The Government has informed the Supreme Court that loans up to ₹2 crore taken by individuals and Micro, Small and Medium Enterprises (MSMEs) will be eligible for waiver of compound interest during the six-month moratorium period, i.e., March-August 2020.

In other words, these borrowers will not have to pay interest on interest. During the period of moratorium, interest accrued in case of equated monthly instalment (EMI) deferred becomes a part of principal and then interest calculated on the larger base. This compound interest is basically interest on interest.

“The Union of India has decided to continue with the tradition of handholding the small borrowers. The Government, therefore, has decided that the relief in waiver of compound interest during the six-month moratorium period shall be limited to the most vulnerable category of borrowers,” the affidavit submitted by the Centre dated October 2 said. Now the apex court will hear a bunch of pleas on October 5 before issuing an order.

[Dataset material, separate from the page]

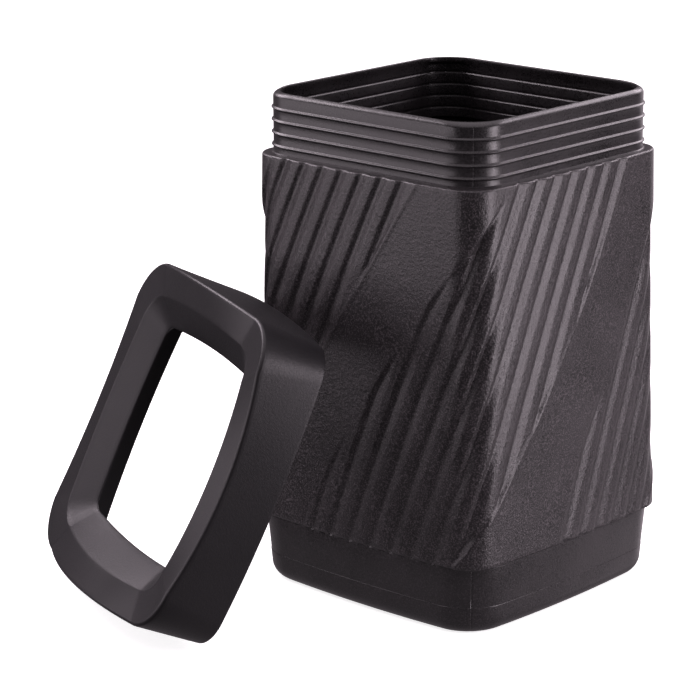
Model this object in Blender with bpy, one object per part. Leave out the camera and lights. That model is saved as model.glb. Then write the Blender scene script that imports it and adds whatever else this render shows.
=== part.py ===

Though, the government has not mentioned the cost of this waiver, according to industry sources, it could be up to ₹6,000 crore and likely to be paid by the Centre.

The affidavit listed eight categories of loans for waiver of compound interest. These include – MSME loans up to ₹2 crore, education loans up to ₹2 crore, housing loan up to ₹2 crore, consumer durable loans up to ₹2 crore, credit card dues up to ₹2 crore, auto loans up to ₹2 crore, personal loans to professionals up to ₹2 crore and consumption loans up to ₹2 crore.

According to affidavit, full waiver of interest on all the loans and advances to all classes and categories of borrowers for six-months period would cost ₹6-lakh crore. “If the banks were to bear this burden, it would necessarily wipe out a substantial and major part of their net worth, rendering most of the banks unviable and raising a very serious question mark over their very survival,” it said.

Downgrading of NPAs, credit rating

Allaying the apprehension of standard accounts turning NPAs, the affidavit quoted RBI’s announcement about the resolution framework which provides that loan accounts slipping into NPA between invocation and implementation may be upgraded as standard on the date of implementation itself. “Any account becoming non-performing due to the bank’s or any other delay, need not suffer from being labelled as NPA,” it said. It may be noted that the apex court has already made it clear no loan account (standard on August 31) be declared non-performing assets (NPAs) till further order.

There has been an apprehension that credit rating agencies may record a downgrade to NPA for defaults during the moratorium. Here the government quoted SEBI’s circular which specified that in case of restructuring (of loan account), the same may not be considered a default by rating agencies. “In case of any follow up decisions being required, the government would engage with SEBI, for a holistic and humane view in resolving issues,” the affidavit said.